Within its portfolio, worth €35.8bn at end-December, equities performed best, in spite of share price volatility.

The return on the equity portfolio was 11.6%, with Finland, Europe and Japan the top performers.

However, Ilmarinen said the US equity market return in dollars was modest, while returns from emerging market equities fell into negative territory.

According to Timo Ritakallio, president and chief executive at Ilmarinen, the company’s long-term investment strategy was a key element in its success.

He said: “The diversification across different asset classes and also geographically has proved successful.

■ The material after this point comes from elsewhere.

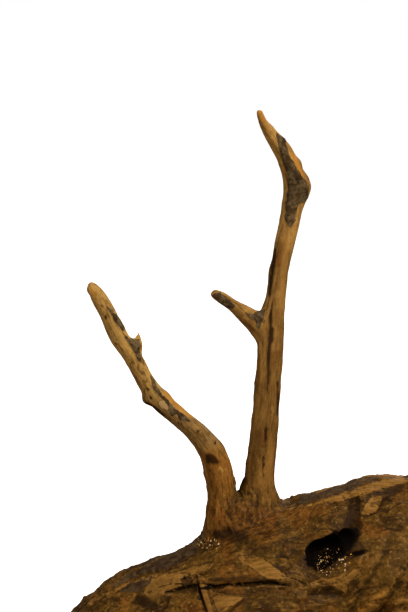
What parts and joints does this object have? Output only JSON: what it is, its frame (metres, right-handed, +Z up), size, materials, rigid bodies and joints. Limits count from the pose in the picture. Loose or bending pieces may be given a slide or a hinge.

Last year, we also succeeded particularly well in the timing of our investment decisions.”

However, continuing low interest rates were reflected in the 1.2% return on Ilmarinen’s fixed income portfolio, compared with 2.4% the year before.

According to Ilmarinen CIO Mikko Mursula, low interest rates prompted investors to look for alternatives throughout 2015, leading to brisk activity on the real estate markets.

“Property once again proved its worth in our portfolio, with a return of 7.8%, compared with 5.4% the year before,” said Mursula.

“Last year, we continued to diversify our real estate portfolio outside Finland, buying properties in Germany, Belgium and the US, among other countries.”

Ilmarinen’s solvency remained strong. At end-2015, solvency capital was €8.2bn – 29.6% of the technical provisions, giving a solvency position of 2.0 times the solvency limit.

In terms of its operations, however, the company said the development of customer numbers did not reach the levels of previous years.

Ritakallio said: “We can be satisfied with our customer acquisition, but strengthening customer retention will be a focus area in our operations in the future.”

In other news, Norwegian public service pension fund KLP reported value-adjusted and book returns of 4% and 3.6%, respectively, for 2015.

KLP said good returns in the equity and property markets were the main contributors to Q4 profits, with value-adjusted returns of 2% for the last three months of the year.

Sverre Thornes, chief executive at KLP, said: “Poor prospects for economic growth and persistently low interest rates have resulted in higher risk premiums for debt instruments, unsettled equity markets and low commodity prices.

“Against that backdrop, it is now important to have sufficient solidity to withstand further fluctuations in the market. KLP has strengthened its financial buffers to be as well prepared as possible in facing challenging capital markets.”

Under the new Solvency II rules, KLP has a solvency ratio of 187% without the use of transitional rules for technical provisions.

When using these rules, the solvency ratio is 274%.

The group has freed up premium reserves of NOK19.6bn with changes to its disability financing, new disability rates and special conditions for the nurses’ scheme.

Thornes said: “NOK14.9bn of these assets is set to be used for solvency-promoting measures such as reducing the average guaranteed rate of return and making transfers to the risk-equalisation fund. The remaining NOK4.7bn will be returned to the customers’ premium fund.”

The large influx of new customers running public sector occupational pension schemes in recent years has continued.

During 2015, 22 public businesses and one municipality, with just under NOK2bn worth of assets in total, transferred to KLP.

Group assets under management rose to NOK543bn, from NOK491bn at end-2014, with the growth largely attributable to these customers.

In total, 91 municipalities, one county and 375 public businesses have chosen KLP as their provider since 2012.